Return the full listing exactly as it is written.

##########

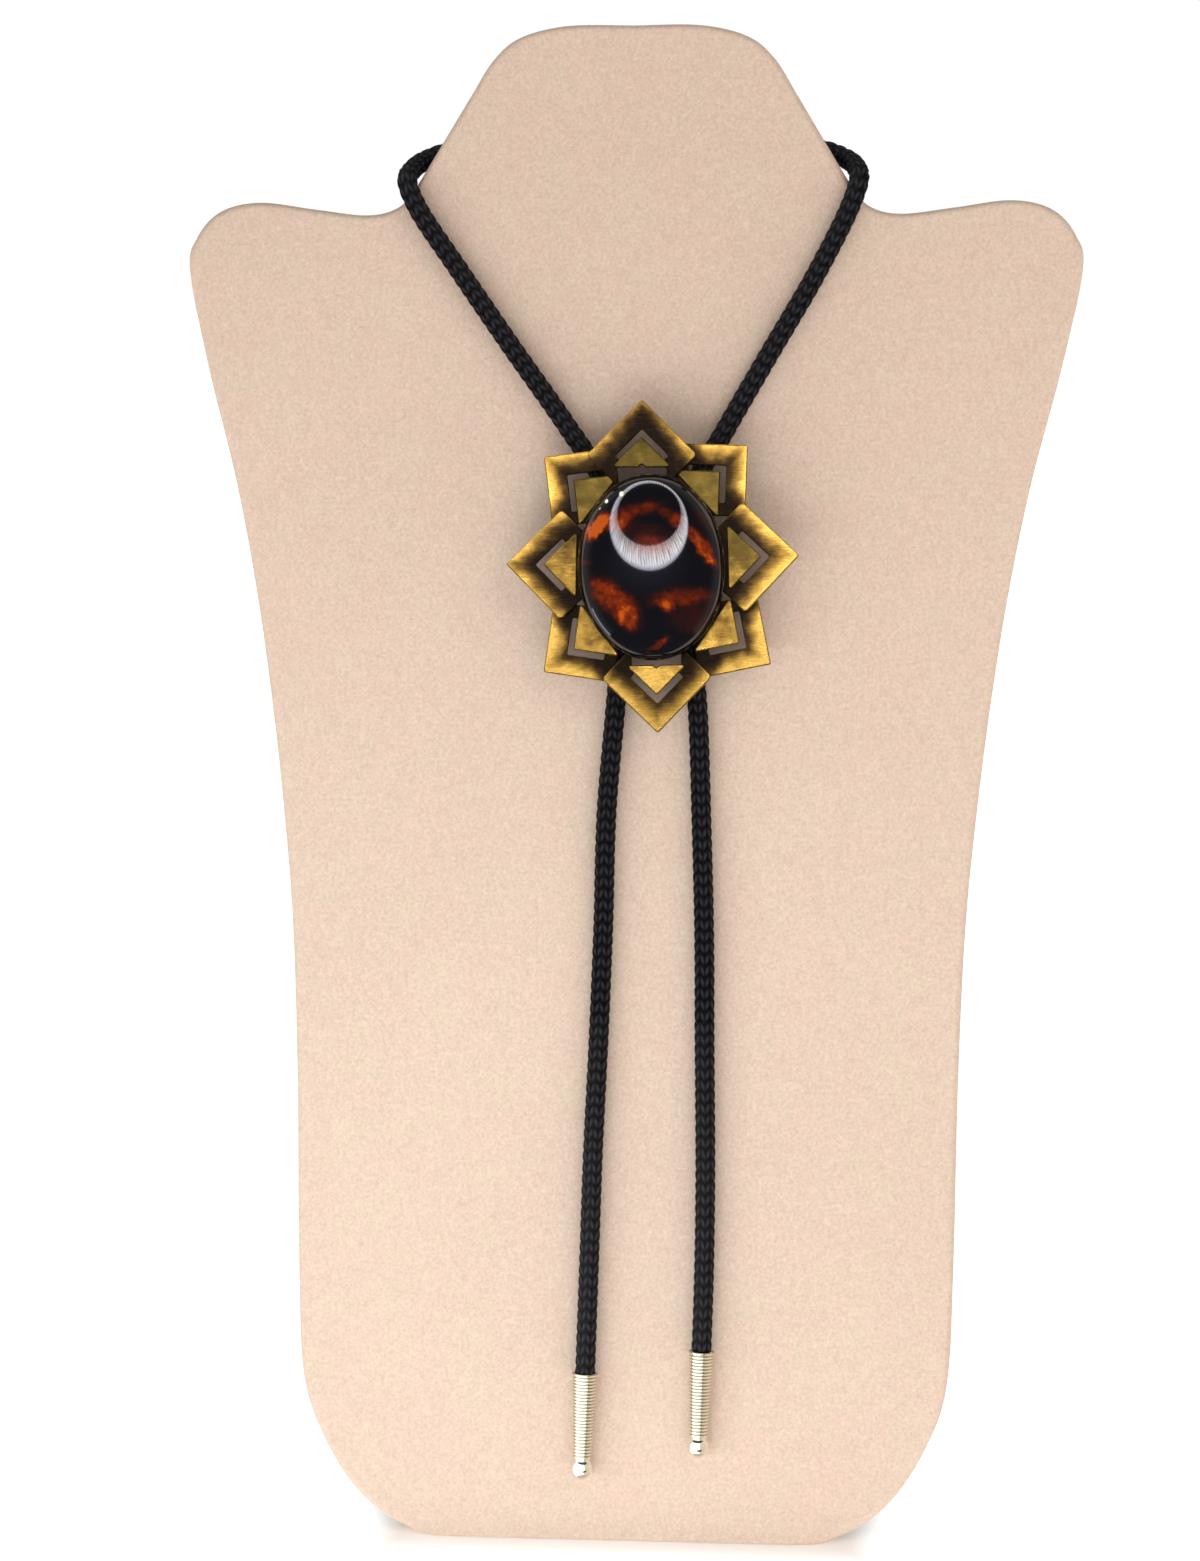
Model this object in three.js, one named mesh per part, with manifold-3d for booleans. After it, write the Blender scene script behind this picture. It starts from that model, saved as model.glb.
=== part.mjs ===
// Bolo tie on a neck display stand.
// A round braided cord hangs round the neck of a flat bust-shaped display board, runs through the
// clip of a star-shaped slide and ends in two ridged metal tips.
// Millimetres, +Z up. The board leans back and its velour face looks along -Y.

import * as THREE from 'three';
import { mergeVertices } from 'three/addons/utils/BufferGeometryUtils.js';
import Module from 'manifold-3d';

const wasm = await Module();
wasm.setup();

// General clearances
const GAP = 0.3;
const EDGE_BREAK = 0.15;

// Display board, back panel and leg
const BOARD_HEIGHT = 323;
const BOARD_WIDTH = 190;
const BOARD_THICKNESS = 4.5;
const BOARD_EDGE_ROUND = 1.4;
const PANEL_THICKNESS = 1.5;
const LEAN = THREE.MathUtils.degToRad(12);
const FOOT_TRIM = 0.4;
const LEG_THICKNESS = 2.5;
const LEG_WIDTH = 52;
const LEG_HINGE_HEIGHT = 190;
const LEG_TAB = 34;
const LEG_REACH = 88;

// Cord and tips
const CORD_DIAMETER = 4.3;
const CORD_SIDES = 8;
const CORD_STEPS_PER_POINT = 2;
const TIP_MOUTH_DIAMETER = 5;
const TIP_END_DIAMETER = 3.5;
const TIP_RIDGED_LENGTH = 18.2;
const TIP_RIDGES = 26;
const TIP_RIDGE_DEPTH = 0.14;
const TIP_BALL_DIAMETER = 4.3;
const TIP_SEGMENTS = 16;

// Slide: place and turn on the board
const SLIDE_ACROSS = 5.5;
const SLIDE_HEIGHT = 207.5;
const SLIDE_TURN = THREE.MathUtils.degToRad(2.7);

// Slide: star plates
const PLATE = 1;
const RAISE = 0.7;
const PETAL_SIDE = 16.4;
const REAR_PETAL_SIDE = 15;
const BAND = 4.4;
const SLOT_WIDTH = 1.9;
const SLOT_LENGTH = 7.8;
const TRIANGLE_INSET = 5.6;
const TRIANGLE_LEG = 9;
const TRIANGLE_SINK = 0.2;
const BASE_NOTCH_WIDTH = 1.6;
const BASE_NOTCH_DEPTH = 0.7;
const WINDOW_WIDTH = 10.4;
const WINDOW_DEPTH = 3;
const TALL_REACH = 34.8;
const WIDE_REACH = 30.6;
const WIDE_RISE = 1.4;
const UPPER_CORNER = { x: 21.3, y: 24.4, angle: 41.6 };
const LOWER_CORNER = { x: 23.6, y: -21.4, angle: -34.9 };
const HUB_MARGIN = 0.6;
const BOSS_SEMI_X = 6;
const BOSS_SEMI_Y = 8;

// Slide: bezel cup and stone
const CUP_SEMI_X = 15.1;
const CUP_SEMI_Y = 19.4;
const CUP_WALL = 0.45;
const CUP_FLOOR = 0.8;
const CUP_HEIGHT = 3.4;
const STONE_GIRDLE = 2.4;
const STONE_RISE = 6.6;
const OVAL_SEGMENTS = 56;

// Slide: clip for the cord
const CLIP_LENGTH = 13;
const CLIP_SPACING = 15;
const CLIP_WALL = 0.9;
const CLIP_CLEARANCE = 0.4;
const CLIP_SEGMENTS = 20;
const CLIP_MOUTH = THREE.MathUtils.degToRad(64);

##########

* CORRECT ANSWER
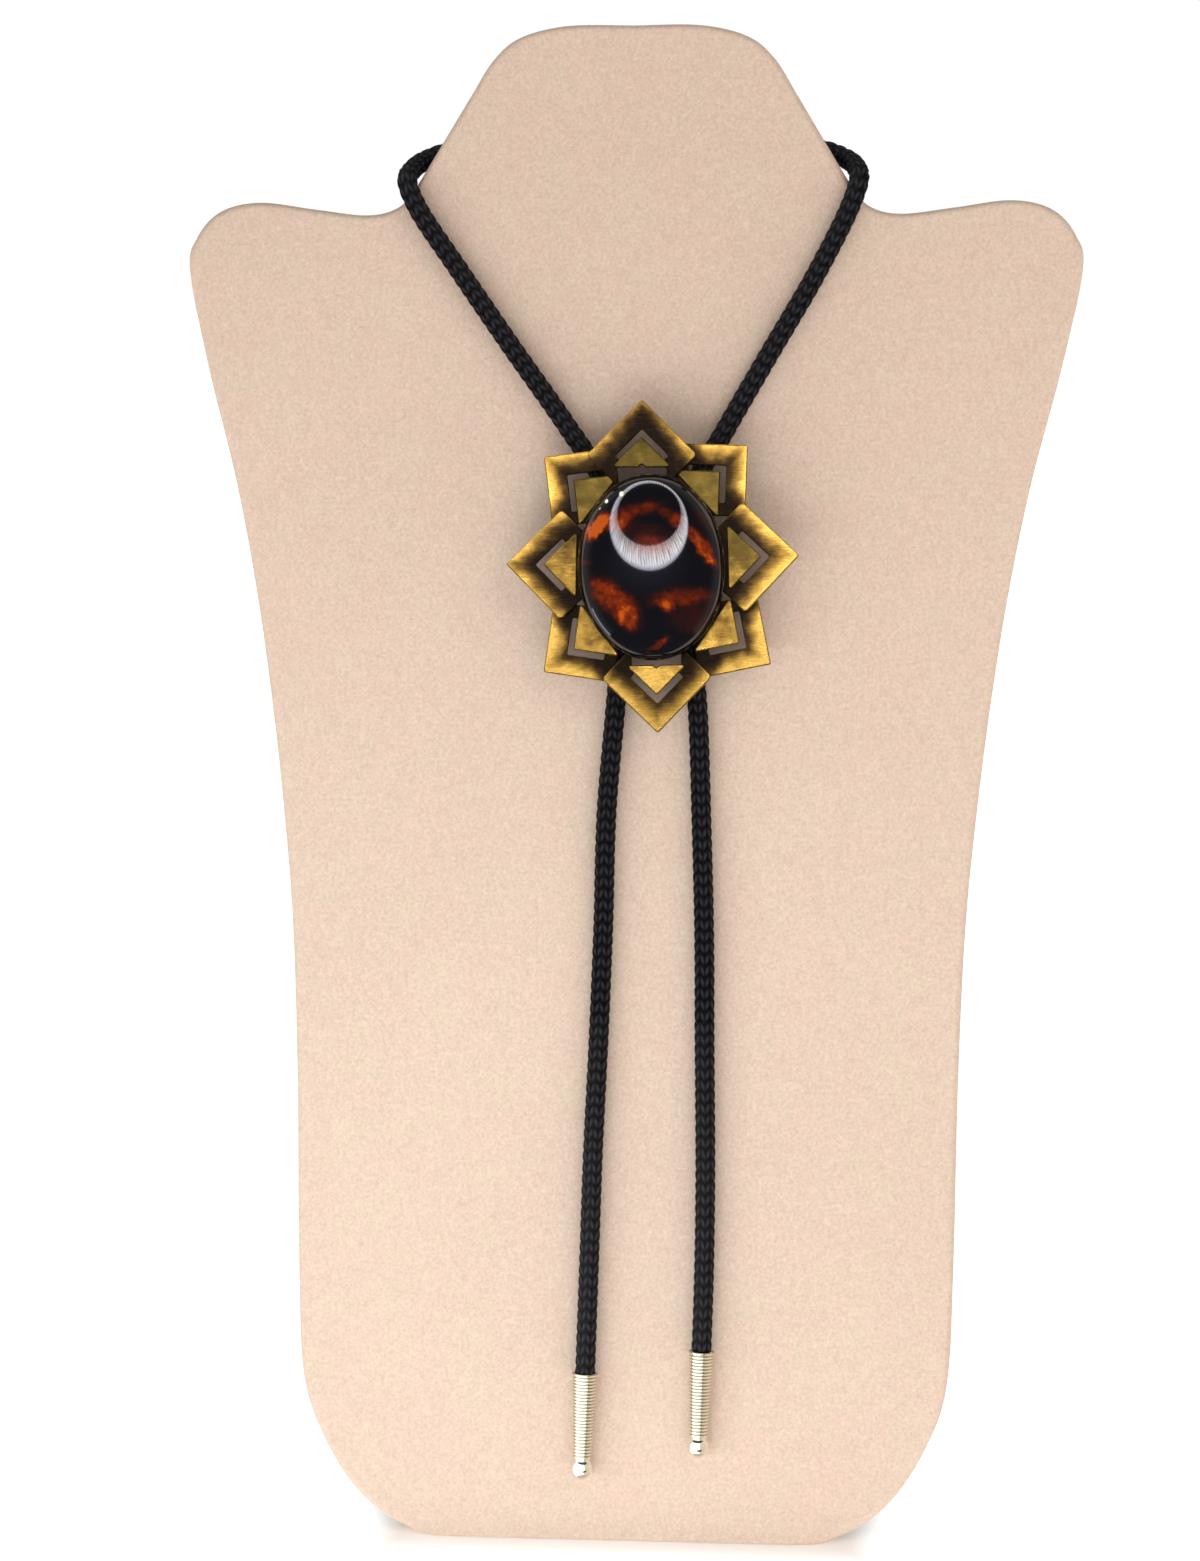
Model this object in three.js, one named mesh per part, with manifold-3d for booleans. After it, write the Blender scene script behind this picture. It starts from that model, saved as model.glb.
=== part.mjs ===
// Bolo tie on a neck display stand.
// A round braided cord hangs round the neck of a flat bust-shaped display board, runs through the
// clip of a star-shaped slide and ends in two ridged metal tips.
// Millimetres, +Z up. The board leans back and its velour face looks along -Y.

import * as THREE from 'three';
import { mergeVertices } from 'three/addons/utils/BufferGeometryUtils.js';
import Module from 'manifold-3d';

const wasm = await Module();
wasm.setup();

// General clearances
const GAP = 0.3;
const EDGE_BREAK = 0.15;

// Display board, back panel and leg
const BOARD_HEIGHT = 323;
const BOARD_WIDTH = 190;
const BOARD_THICKNESS = 4.5;
const BOARD_EDGE_ROUND = 1.4;
const PANEL_THICKNESS = 1.5;
const LEAN = THREE.MathUtils.degToRad(12);
const FOOT_TRIM = 0.4;
const LEG_THICKNESS = 2.5;
const LEG_WIDTH = 52;
const LEG_HINGE_HEIGHT = 190;
const LEG_TAB = 34;
const LEG_REACH = 88;

// Cord and tips
const CORD_DIAMETER = 4.3;
const CORD_SIDES = 8;
const CORD_STEPS_PER_POINT = 2;
const TIP_MOUTH_DIAMETER = 5;
const TIP_END_DIAMETER = 3.5;
const TIP_RIDGED_LENGTH = 18.2;
const TIP_RIDGES = 26;
const TIP_RIDGE_DEPTH = 0.14;
const TIP_BALL_DIAMETER = 4.3;
const TIP_SEGMENTS = 16;

// Slide: place and turn on the board
const SLIDE_ACROSS = 5.5;
const SLIDE_HEIGHT = 207.5;
const SLIDE_TURN = THREE.MathUtils.degToRad(2.7);

// Slide: star plates
const PLATE = 1;
const RAISE = 0.7;
const PETAL_SIDE = 16.4;
const REAR_PETAL_SIDE = 15;
const BAND = 4.4;
const SLOT_WIDTH = 1.9;
const SLOT_LENGTH = 7.8;
const TRIANGLE_INSET = 5.6;
const TRIANGLE_LEG = 9;
const TRIANGLE_SINK = 0.2;
const BASE_NOTCH_WIDTH = 1.6;
const BASE_NOTCH_DEPTH = 0.7;
const WINDOW_WIDTH = 10.4;
const WINDOW_DEPTH = 3;
const TALL_REACH = 34.8;
const WIDE_REACH = 30.6;
const WIDE_RISE = 1.4;
const UPPER_CORNER = { x: 21.3, y: 24.4, angle: 41.6 };
const LOWER_CORNER = { x: 23.6, y: -21.4, angle: -34.9 };
const HUB_MARGIN = 0.6;
const BOSS_SEMI_X = 6;
const BOSS_SEMI_Y = 8;

// Slide: bezel cup and stone
const CUP_SEMI_X = 15.1;
const CUP_SEMI_Y = 19.4;
const CUP_WALL = 0.45;
const CUP_FLOOR = 0.8;
const CUP_HEIGHT = 3.4;
const STONE_GIRDLE = 2.4;
const STONE_RISE = 6.6;
const OVAL_SEGMENTS = 56;

// Slide: clip for the cord
const CLIP_LENGTH = 13;
const CLIP_SPACING = 15;
const CLIP_WALL = 0.9;
const CLIP_CLEARANCE = 0.4;
const CLIP_SEGMENTS = 20;
const CLIP_MOUTH = THREE.MathUtils.degToRad(64);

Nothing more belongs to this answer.